INFORMATION SUPPLIED →
....................
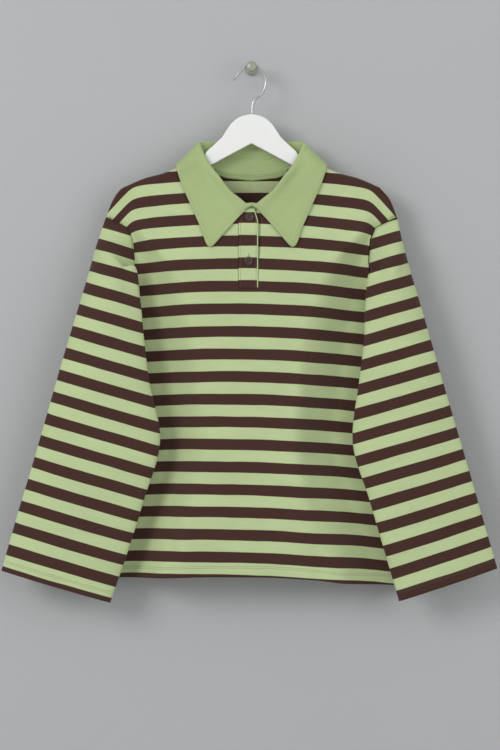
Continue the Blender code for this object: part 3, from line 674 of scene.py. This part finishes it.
def resample(lines, count):
    """Points along every line of a stack: evenly by its mean length, and 14 more on the roll."""
    step = np.linalg.norm(np.diff(lines, axis=1), axis=2).mean(axis=0)
    length = np.concatenate([[0], np.cumsum(step)])
    even, roll = np.linspace(0, length[-1], count), np.linspace(length[2], length[6], 14)
    fine = np.unique(np.concatenate([even, roll]))
    return np.stack([through(fine, length, line) for line in lines]), fine


half_lines = np.array([collar_line(n, row) for n, row in enumerate(COLLAR)])
between = np.linalg.norm(np.diff(half_lines, axis=0), axis=2).mean(axis=1)
girth = np.concatenate([[0], np.cumsum(between)])
at = np.concatenate([np.linspace(0, girth[1], 7)[:-1], np.linspace(girth[1], girth[-1], 84)])
stations = through(at, girth, half_lines.reshape(len(half_lines), -1)).reshape(len(at), -1, 3)
start = at < girth[1]
mix = (at[start] / girth[1])[:, None, None]
stations[start] = half_lines[0] + (half_lines[1] - half_lines[0]) * mix
stations[:, 0] = np.stack([np.interp(at, girth, half_lines[:, 0, k]) for k in range(3)], axis=-1)
fine_lines, fine_at = resample(stations, 46)
wave = 0.5 * np.sin(at / 17.0)[:, None] * smooth((fine_at - fine_at[-1] * 0.55) / 30.0)[None, :]
front_share = np.clip(1 - at / girth[RIDGE_STATION], 0, 1)[:, None]
fine_lines[..., 1] -= np.abs(wave) * front_share
left_half = fine_lines[:-1].copy()
left_half[..., 0] *= -1
# The left side reaches a little past the middle, where it meets the right one.
left_half[..., 0] += 1.5 * np.clip(1.0 - at[:-1] / girth[1], 0, 1)[:, None]
collar_grid = np.concatenate([left_half, fine_lines[::-1]])
u = np.concatenate([at[:-1], 2 * at[-1] - at[::-1]])[:, None] * MM
collar_points = stack_mm(collar_grid[..., 0], collar_grid[..., 1], collar_grid[..., 2])
v = fine_at[None, :] * MM
collar = grid_piece("collar_fall_and_stand", collar_points, u, v, collar_knit, COLLAR_WALL)
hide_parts("collar")
print("collar:", len(collar.data.polygons), "quads,", round(area_of(collar_points), 4), "m2")

# %% [markdown]
# The placket: the upper strip fills the notch in the front and laps over the lower one. The
# taped neck seam is a narrow band inside the back. These are small sheets on the same field.

# %% Placket and neck tape
rows = np.linspace(0, 1, 72)[:, None]
cols = np.linspace(0, 1, 20)
strip_foot = NOTCH_DROP - 0.4
rough = 225 + (strip_foot - 225) * rows
strip_left = NOTCH_LEFT + 0.4
strip_right = NOTCH_RIGHT - 0.4 - 5.0 * (1 - smooth((rough - 225) / 24.0))
lap_across = strip_left + (strip_right - strip_left) * cols
head = np.interp(np.abs(lap_across), FRONT_NECK["half"], FRONT_NECK["drop"]) + 0.3
lap_drop = head + (strip_foot - head) * rows
rise = 0.35 * np.sin(np.pi * cols) ** 0.5
lap_depth = front_depth(lap_across, lap_drop) - rise
lap_points = stack_mm(lap_across, lap_depth, lap_drop)
lap_v = stripe_v(lap_across, lap_drop)
lap = grid_piece("placket_lap", lap_points, lap_across * MM, lap_v, lap_knit, PLACKET_WALL)
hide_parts("placket_overlap")
under_across = -13.0 + 37.0 * cols + 0 * rows
head = np.interp(np.abs(under_across), FRONT_NECK["half"], FRONT_NECK["drop"]) + 1.0
under_drop = head + (strip_foot + 3.0 - head) * rows
under_points = stack_mm(under_across, front_depth(under_across, under_drop) + 2.7, under_drop)
under_v = stripe_v(under_across, under_drop)
under = grid_piece("placket_lower", under_points, under_across * MM, under_v, body_knit, PLACKET_WALL)
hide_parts("placket_underlap")
tape_across = np.linspace(-56, 56, 90)
tape_line = np.interp(np.abs(tape_across), BACK_NECK["half"], BACK_NECK["drop"])
tape_part = np.linspace(-3.4, 4.2, 9)[:, None]
tape_depth = back_depth(tape_across, tape_line) - 2.1 - 0.6 * np.clip(-tape_part / 3.4, 0, 1)
tape_depth = tape_depth - 0.35 * np.cos(tape_part * 1.1)
tape_points = stack_mm(tape_across, tape_depth, tape_line + tape_part)
tape_v = tape_part * MM + 0 * tape_across
tape = grid_piece("neck_tape", tape_points, tape_across * MM, tape_v, collar_knit, TAPE_WALL)
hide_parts("neck_binding")
print("placket strips:", round(area_of(lap_points), 5), round(area_of(under_points), 5), "m2")


# %% [markdown]
# Sewing. Each stitch is a short rounded bar of thread laid along the cloth. One function
# walks a line of points, puts a bar every few millimetres and joins all of them in one mesh.

# %% Thread material and stitches
def thread(name, colour):
    """Twisted thread: one fine noise gives both its tone and its relief."""
    g = Graph(name)
    twist = g.noise(g.object_place(), 2600.0, 2.0)
    g.two_tones(twist, colour, 0.8)
    g.bump(twist, 0.3, 0.0001)
    g.matte(0.7)
    return g.material


thread_green = thread("sewing_thread", (0.21, 0.26, 0.12, 1.0))
thread_mid = thread("seam_thread", (0.115, 0.098, 0.058, 1.0))
thread_dark = thread("button_thread", (0.05, 0.035, 0.03, 1.0))


def stitches(name, lines, length, gap, radius, lift, material):
    """Bars of six sides along each line, lifted off it: spindles, thin at both ends, in metres."""
    places = []
    for line, outward in lines:
        step = np.linalg.norm(np.diff(line, axis=0), axis=1)
        run = np.concatenate([[0], np.cumsum(step)])
        count = max(1, int(run[-1] // (length + gap)))
        begin = np.arange(count) * run[-1] / count
        ends = [[np.interp(begin + off, run, line[:, k]) for k in range(3)] for off in (0, length)]
        ends = [np.stack(end, axis=-1) for end in ends]
        places.append((ends[0], ends[1], np.broadcast_to(outward, ends[0].shape)))
    first, last, away = (np.concatenate([p[k] for p in places]) for k in range(3))
    tangent = last - first
    tangent /= np.linalg.norm(tangent, axis=1, keepdims=True)
    side = np.cross(tangent, away)
    side /= np.linalg.norm(side, axis=1, keepdims=True)
    up = np.cross(side, tangent)
    around = np.arange(6) / 6 * 2 * math.pi
    share = np.array([0.0, 0.2, 0.5, 0.8, 1.0])
    girth_at = np.array([0.25, 0.85, 1.0, 0.85, 0.25]) * radius
    base = first[:, None] + (last - first)[:, None] * share[None, :, None]
    base = base + up[:, None] * lift
    ring = np.cos(around)[:, None] * side[:, None, None] + np.sin(around)[:, None] * up[:, None, None]
    points = base[:, :, None] + ring * girth_at[None, :, None, None]
    count = len(first)
    cell = np.arange(5 * 6).reshape(5, 6)
    turn = np.roll(cell, -1, axis=1)
    quads = np.stack([cell[:-1], cell[1:], turn[1:], turn[:-1]], axis=-1).reshape(-1, 4)
    offset = (np.arange(count) * 30)[:, None, None]
    faces = (quads[None] + offset).reshape(-1, 4).tolist()
    caps = np.array([cell[0], cell[-1][::-1]])
    faces += (caps[None] + offset).reshape(-1, 6).tolist()
    piece = new_piece(name, points.reshape(-1, 3), faces, material)
    print(name, count, "stitches")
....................
EXERCISE OBJECTIVE → Can you give every line above again, exactly as written?

THE COMPLETED TASK →
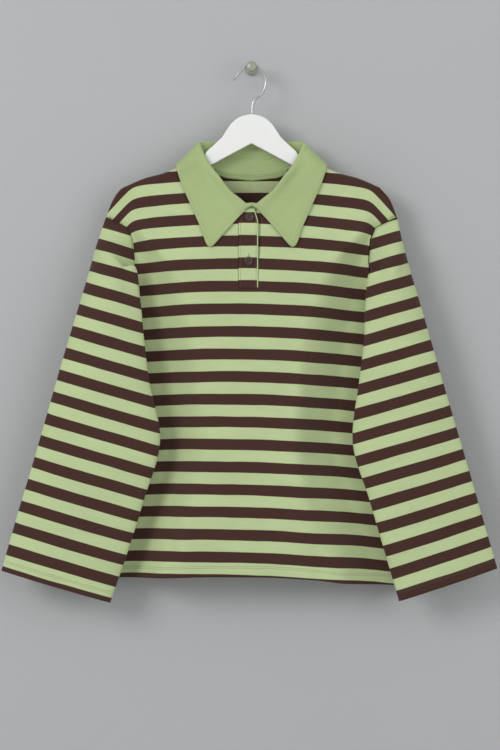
Continue the Blender code for this object: part 3, from line 674 of scene.py. This part finishes it.
def resample(lines, count):
    """Points along every line of a stack: evenly by its mean length, and 14 more on the roll."""
    step = np.linalg.norm(np.diff(lines, axis=1), axis=2).mean(axis=0)
    length = np.concatenate([[0], np.cumsum(step)])
    even, roll = np.linspace(0, length[-1], count), np.linspace(length[2], length[6], 14)
    fine = np.unique(np.concatenate([even, roll]))
    return np.stack([through(fine, length, line) for line in lines]), fine


half_lines = np.array([collar_line(n, row) for n, row in enumerate(COLLAR)])
between = np.linalg.norm(np.diff(half_lines, axis=0), axis=2).mean(axis=1)
girth = np.concatenate([[0], np.cumsum(between)])
at = np.concatenate([np.linspace(0, girth[1], 7)[:-1], np.linspace(girth[1], girth[-1], 84)])
stations = through(at, girth, half_lines.reshape(len(half_lines), -1)).reshape(len(at), -1, 3)
start = at < girth[1]
mix = (at[start] / girth[1])[:, None, None]
stations[start] = half_lines[0] + (half_lines[1] - half_lines[0]) * mix
stations[:, 0] = np.stack([np.interp(at, girth, half_lines[:, 0, k]) for k in range(3)], axis=-1)
fine_lines, fine_at = resample(stations, 46)
wave = 0.5 * np.sin(at / 17.0)[:, None] * smooth((fine_at - fine_at[-1] * 0.55) / 30.0)[None, :]
front_share = np.clip(1 - at / girth[RIDGE_STATION], 0, 1)[:, None]
fine_lines[..., 1] -= np.abs(wave) * front_share
left_half = fine_lines[:-1].copy()
left_half[..., 0] *= -1
# The left side reaches a little past the middle, where it meets the right one.
left_half[..., 0] += 1.5 * np.clip(1.0 - at[:-1] / girth[1], 0, 1)[:, None]
collar_grid = np.concatenate([left_half, fine_lines[::-1]])
u = np.concatenate([at[:-1], 2 * at[-1] - at[::-1]])[:, None] * MM
collar_points = stack_mm(collar_grid[..., 0], collar_grid[..., 1], collar_grid[..., 2])
v = fine_at[None, :] * MM
collar = grid_piece("collar_fall_and_stand", collar_points, u, v, collar_knit, COLLAR_WALL)
hide_parts("collar")
print("collar:", len(collar.data.polygons), "quads,", round(area_of(collar_points), 4), "m2")

# %% [markdown]
# The placket: the upper strip fills the notch in the front and laps over the lower one. The
# taped neck seam is a narrow band inside the back. These are small sheets on the same field.

# %% Placket and neck tape
rows = np.linspace(0, 1, 72)[:, None]
cols = np.linspace(0, 1, 20)
strip_foot = NOTCH_DROP - 0.4
rough = 225 + (strip_foot - 225) * rows
strip_left = NOTCH_LEFT + 0.4
strip_right = NOTCH_RIGHT - 0.4 - 5.0 * (1 - smooth((rough - 225) / 24.0))
lap_across = strip_left + (strip_right - strip_left) * cols
head = np.interp(np.abs(lap_across), FRONT_NECK["half"], FRONT_NECK["drop"]) + 0.3
lap_drop = head + (strip_foot - head) * rows
rise = 0.35 * np.sin(np.pi * cols) ** 0.5
lap_depth = front_depth(lap_across, lap_drop) - rise
lap_points = stack_mm(lap_across, lap_depth, lap_drop)
lap_v = stripe_v(lap_across, lap_drop)
lap = grid_piece("placket_lap", lap_points, lap_across * MM, lap_v, lap_knit, PLACKET_WALL)
hide_parts("placket_overlap")
under_across = -13.0 + 37.0 * cols + 0 * rows
head = np.interp(np.abs(under_across), FRONT_NECK["half"], FRONT_NECK["drop"]) + 1.0
under_drop = head + (strip_foot + 3.0 - head) * rows
under_points = stack_mm(under_across, front_depth(under_across, under_drop) + 2.7, under_drop)
under_v = stripe_v(under_across, under_drop)
under = grid_piece("placket_lower", under_points, under_across * MM, under_v, body_knit, PLACKET_WALL)
hide_parts("placket_underlap")
tape_across = np.linspace(-56, 56, 90)
tape_line = np.interp(np.abs(tape_across), BACK_NECK["half"], BACK_NECK["drop"])
tape_part = np.linspace(-3.4, 4.2, 9)[:, None]
tape_depth = back_depth(tape_across, tape_line) - 2.1 - 0.6 * np.clip(-tape_part / 3.4, 0, 1)
tape_depth = tape_depth - 0.35 * np.cos(tape_part * 1.1)
tape_points = stack_mm(tape_across, tape_depth, tape_line + tape_part)
tape_v = tape_part * MM + 0 * tape_across
tape = grid_piece("neck_tape", tape_points, tape_across * MM, tape_v, collar_knit, TAPE_WALL)
hide_parts("neck_binding")
print("placket strips:", round(area_of(lap_points), 5), round(area_of(under_points), 5), "m2")


# %% [markdown]
# Sewing. Each stitch is a short rounded bar of thread laid along the cloth. One function
# walks a line of points, puts a bar every few millimetres and joins all of them in one mesh.

# %% Thread material and stitches
def thread(name, colour):
    """Twisted thread: one fine noise gives both its tone and its relief."""
    g = Graph(name)
    twist = g.noise(g.object_place(), 2600.0, 2.0)
    g.two_tones(twist, colour, 0.8)
    g.bump(twist, 0.3, 0.0001)
    g.matte(0.7)
    return g.material


thread_green = thread("sewing_thread", (0.21, 0.26, 0.12, 1.0))
thread_mid = thread("seam_thread", (0.115, 0.098, 0.058, 1.0))
thread_dark = thread("button_thread", (0.05, 0.035, 0.03, 1.0))


def stitches(name, lines, length, gap, radius, lift, material):
    """Bars of six sides along each line, lifted off it: spindles, thin at both ends, in metres."""
    places = []
    for line, outward in lines:
        step = np.linalg.norm(np.diff(line, axis=0), axis=1)
        run = np.concatenate([[0], np.cumsum(step)])
        count = max(1, int(run[-1] // (length + gap)))
        begin = np.arange(count) * run[-1] / count
        ends = [[np.interp(begin + off, run, line[:, k]) for k in range(3)] for off in (0, length)]
        ends = [np.stack(end, axis=-1) for end in ends]
        places.append((ends[0], ends[1], np.broadcast_to(outward, ends[0].shape)))
    first, last, away = (np.concatenate([p[k] for p in places]) for k in range(3))
    tangent = last - first
    tangent /= np.linalg.norm(tangent, axis=1, keepdims=True)
    side = np.cross(tangent, away)
    side /= np.linalg.norm(side, axis=1, keepdims=True)
    up = np.cross(side, tangent)
    around = np.arange(6) / 6 * 2 * math.pi
    share = np.array([0.0, 0.2, 0.5, 0.8, 1.0])
    girth_at = np.array([0.25, 0.85, 1.0, 0.85, 0.25]) * radius
    base = first[:, None] + (last - first)[:, None] * share[None, :, None]
    base = base + up[:, None] * lift
    ring = np.cos(around)[:, None] * side[:, None, None] + np.sin(around)[:, None] * up[:, None, None]
    points = base[:, :, None] + ring * girth_at[None, :, None, None]
    count = len(first)
    cell = np.arange(5 * 6).reshape(5, 6)
    turn = np.roll(cell, -1, axis=1)
    quads = np.stack([cell[:-1], cell[1:], turn[1:], turn[:-1]], axis=-1).reshape(-1, 4)
    offset = (np.arange(count) * 30)[:, None, None]
    faces = (quads[None] + offset).reshape(-1, 4).tolist()
    caps = np.array([cell[0], cell[-1][::-1]])
    faces += (caps[None] + offset).reshape(-1, 6).tolist()
    piece = new_piece(name, points.reshape(-1, 3), faces, material)
    print(name, count, "stitches")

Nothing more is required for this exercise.